Last Week’s Discussion:
Gender Double Standards
Last week’s discussion was inspired by remarks compiled from prior discussions. While the discussions were focusing mainly on females, the discussioners kept turning the tables back to men and the stereotypes that surround them. So, I brought it to the table: both genders, varying stereotypes in literature. Let’s see what they had to say:
“One thing I will say is that there are these days both dominant and submissive women out there that are equally happy in their roles, as well as the others in between. It’s the same with men, but with writing and stories surely it’s not just about stereotypes, but it’s the story in the writers mind and we both know that as writers we exaggerate everything to make it more interesting?”
J. R. Handley said:
“I just write what feels ‘right’ for the story and hope the readers concur at the end. For me that means more balanced personalities that strike me as how people would react to things. No stereotypical tropes to ruin things.

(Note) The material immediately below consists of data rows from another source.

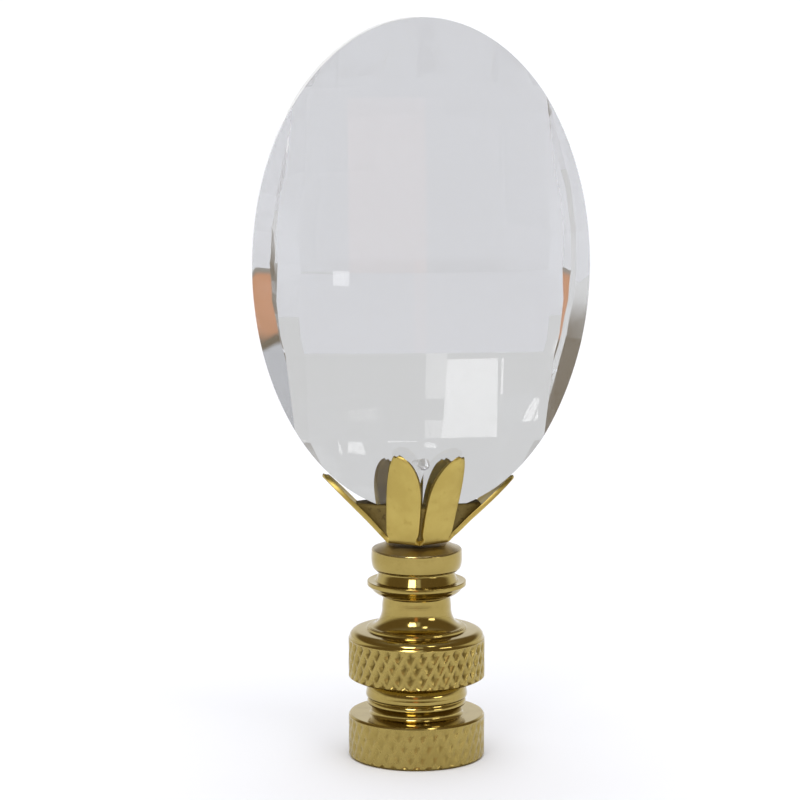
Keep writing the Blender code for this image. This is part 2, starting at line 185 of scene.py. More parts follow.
# Turned base.
baseSizes = {
    "bandRadius": 7.05 * mm,
    "lowerBand": 4.50 * mm,      # height of the lower knurled band
    "groove": 3.80 * mm,
    "upperBand": 4.30 * mm,
    "seatRadius": 3.15 * mm,
    "seat": 22.40 * mm,          # the heights from here on are above the table
    "discRadius": 4.69 * mm,
    "discFoot": 19.62 * mm,
    "collarRadius": 3.88 * mm,
    "flangeTop": 18.49 * mm,
    "flangeRadius": 5.11 * mm,
    "neckTop": 16.82 * mm,
    "neckRadius": 3.50 * mm,
    "bellTop": 15.80 * mm,
    "bellRadius": 5.14 * mm,
    "shoulder": 13.38 * mm,
    "shoulderRadius": 6.15 * mm,
    "grooveRadius": 4.66 * mm,
    "bead": 6.94 * mm,
    "beadRadius": 5.20 * mm,
    "knurls": 36,                # pits round a band
    "knurlRows": 3.5,            # rows of pits up a band, each half a pit round from the next
    "knurlDepth": 0.30 * mm,
    "wornDepth": 0.16 * mm,      # the lower band's, rubbed down by hands
    "ridge": 0.24,               # share of a pit's half width left on the ridges that lean to the right
    "crossRidge": 0.10,          # and on those that lean to the left
    "saddle": 0.12,              # depth of a left-leaning ridge between two pits, as a share of theirs
    "edgeFade": 0.25,            # share of a row over which the pits run out at a band's edge
    "columnsPerKnurl": 8,
    "rowsPerKnurl": 12,
    "threadRadius": 3.20 * mm,   # major radius in the socket
    "threadDepth": 0.50 * mm,
    "threadRunIn": 0.60 * mm,
    "threadPitch": 0.9407 * mm,  # 27 turns to the inch
    "threadSlope": 1.3,          # of its flanks, 1 for a plain zigzag
    "threadCrest": 0.15,         # share of its depth that is cut off flat
    "rowsPerThread": 6,
    "socketDepth": 10.0 * mm,
    "drillTip": 11.9 * mm,
    "smoothAngle": 32,
}

plain, upperKnurl, lowerKnurl, thread = range(4)  # zones of the turned outline


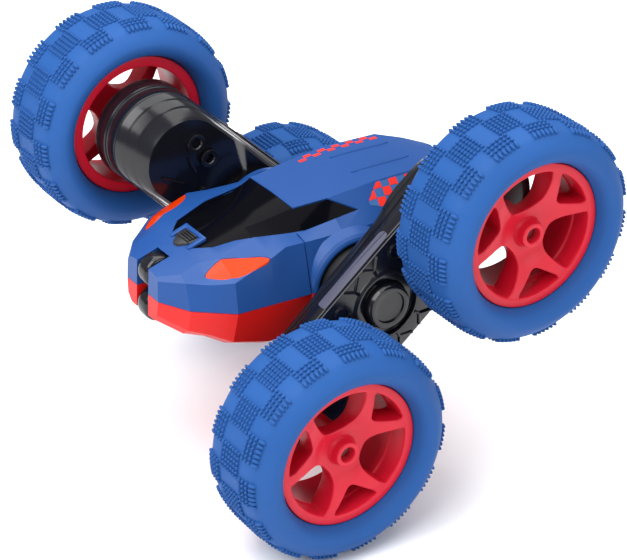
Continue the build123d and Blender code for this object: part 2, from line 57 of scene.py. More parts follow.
WHEEL_X = sum(corner.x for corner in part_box("left_tyre_a")) * 500
BODY = Matrix.Translation(AXIS) @ MM
ARMS = {
    "left": Matrix.Translation(AXIS) @ Matrix.Rotation(TILT, 4, "X") @ MM,
    "right": Matrix.Translation(AXIS) @ Matrix.Rotation(math.pi, 4, "Z") @ Matrix.Rotation(TILT, 4, "X") @ MM,
}

# ---------------------------------------------------------------- dimensions, millimetres
TYRE_R = 38.2
PATCHES = 15
NUB_PITCH = 1.70
NUB_HEIGHT = 0.95
ROWS_PER_PATCH = 6
FLANGE_R = 25.0
FLANGE_X = 11.4
BARREL_R = 22.6
SPOKE_COUNT = 3
SHOULDER_U = 15.0
SPLIT_X = 41.5
FACE_X = 47.5
HUB_HOLE_R = 6.6
ARM_WALL = 1.9


# ---------------------------------------------------------------- camera, light and floor
def make_camera():
    """The viewpoint, from three quarters front left and above."""
    data = bpy.data.cameras.new("camera")
    camera = bpy.data.objects.new("camera", data)
    bpy.context.scene.collection.objects.link(camera)
    right = Vector((0.54771, 0.83587, 0.03664))
    up = Vector((-0.40075, 0.22365, 0.88847))
    back = Vector((0.73445, -0.50131, 0.45747))
    turn = Matrix((right, up, back)).transposed()
    distance = 0.8337
    camera.matrix_world = Matrix.Translation(AXIS + back * distance) @ turn.to_4x4()
    data.sensor_width = 36
    data.lens = 141.02
    data.shift_x = 0.0121
    data.shift_y = -0.0544
    data.clip_start = 0.01
    bpy.context.scene.camera = camera


def area_light(name, place, target, size, power):
    """A soft rectangular light that faces a target."""
    data = bpy.data.lights.new(name, "AREA")
    data.shape = "RECTANGLE"
    data.size, data.size_y = size
    data.energy = power
    light = bpy.data.objects.new(name, data)
    light.location = place
    light.rotation_euler = (Vector(target) - Vector(place)).to_track_quat("-Z", "Y").to_euler()
    bpy.context.scene.collection.objects.link(light)


def make_stage():
    """A pale floor, a pale surround and three soft lights."""
    world = bpy.data.worlds.new("surround")
    world.use_nodes = True
    world.node_tree.nodes["Background"].inputs["Color"].default_value = (0.93, 0.95, 1.0, 1)
    world.node_tree.nodes["Background"].inputs["Strength"].default_value = 0.42
    bpy.context.scene.world = world
    bpy.context.scene.view_settings.view_transform = "Standard"
    middle = (0, 0, AXIS.z)
    area_light("key", (0.15, -0.75, 0.85), middle, (1.0, 0.8), 15.0)
    area_light("overhead", (-0.10, 0.10, 1.10), middle, (1.3, 1.3), 17.0)
    area_light("side", (0.95, 0.40, 0.45), middle, (0.8, 0.6), 4.2)
    bpy.ops.mesh.primitive_plane_add(size=8, location=(0, 0, 0))
    floor = bpy.context.object
    floor.name = "floor"
    paint = new_material("pale_floor")
    shader(paint).inputs["Base Color"].default_value = (0.94, 0.94, 0.95, 1)
    shader(paint).inputs["Roughness"].default_value = 0.6
    floor.data.materials.append(paint)


# ---------------------------------------------------------------- materials
def new_material(name):
    """An empty node material."""
    material = bpy.data.materials.new(name)
    material.use_nodes = True
    return material


def shader(material):
    """The material's main shader node."""
    return material.node_tree.nodes["Principled BSDF"]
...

I try to ensure that they’d act as close to what we’d call ‘normal’ as their situation dictates.”
Carla Louise said:
“[…] this kind of made me think a lot about The Hunger Games and the differences between Peta and Gale. […] Peta was never anything but honest, kind and caring. And Katniss perceived him to be weak – she mentions it so many times. However, his honesty, his kindness, his ability to care, his selflessness … he was better than everyone. “
It was indicated by the discussioners that male-stereotypes are just as common as female-stereotypes, but are far more over-looked. Therefore, it’s important to remember to discuss them, as well. Only then will writers notice and make adjustments.
Also, the reason we, the readers, notice these imbalances in personality representation is because they don’t fit the story. They stand out like sore thumbs. In that sense, writers need to not only show more representation, but stop trying so hard to match the stereotype and just write what works for the story. Odds are, it will pay off in the long run. P.s. If it doesn’t feel right, it’s probably not.